Tuesday, March 27, 2012

A Land More Kind than Home b y Wiley Cash

A Land More Kind than Home is a stunning debut reminiscent of the beloved novels of John Hart and Tom Franklin, and a mesmerizing literary thriller about the bond between two brothers and the evil they face in a small western North Carolina town.

For a curious boy like Jess Hall, growing up in Marshall means trouble when your mother catches you spying on grownups. Adventurous and precocious, Jess is enormously protective of his older brother, Christopher, a mute whom everyone calls Stump. Though their mother has warned them not to snoop, Stump can’t help sneaking a look at something he isn’t supposed to—an act that will have catastrophic repercussions, shattering both his world and Jess’s. It is a wrenching event that thrusts Jess into an adulthood for which he’s not prepared. While there is much about the world that still confuses him, he now knows that a new understanding can bring not only a growing danger and evil—but also the possibility of freedom and deliverance as well.
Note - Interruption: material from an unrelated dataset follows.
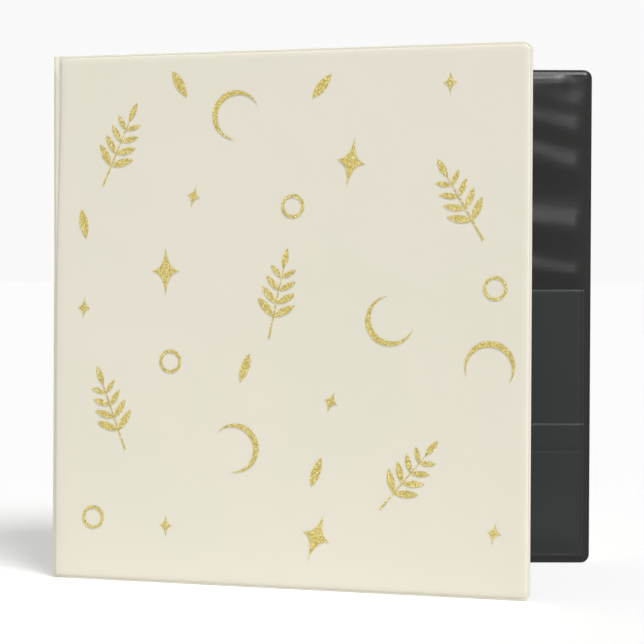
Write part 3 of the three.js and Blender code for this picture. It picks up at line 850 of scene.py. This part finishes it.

Told in three resonant and evocative voices—Jess; Adelaide Lyle, the town midwife and its moral conscience; and Clem Barefield, a sheriff with his own painful past—A Land More Kind Than Home—is a haunting tale of courage in the face of cruelty and the power of love to overcome the darkness that lives in us all. These are masterful portrayals, written with remarkable assurance and truth, and they show us what an extraordinary promise Wiley Cash has made with this first novel.


This was a wonderful book. It’s one of those that make you feel something in each page. This is what every author strives for, but it is rare to actually see.

The atmosphere, with its Southern Gothic feel, grabs you as soon as you read the first page. You can sense tension in the pages, in every line, and you know that something brutal is about to happen. The interesting thing is that, when that brutality actually happens, we are so invested in the characters that we feel it at an almost physical level.

Something I do wish had been done differently, though, are the different character voices. Since we do switch viewpoints a lot throughout the book, I do wish the characters had more distinct voices. They are pretty similar, even in expressing their own thoughts and I think the book would have been all the richer if there’d been an actual shift the reader could experience.

The writing, though, is gorgeous. It is rather stark, but so effective in its bareness. I can definitely recommend this book to all of you who love literary fiction, or even some of you who like the Southern Gothic genre. I will be looking forward to this author’s next novel.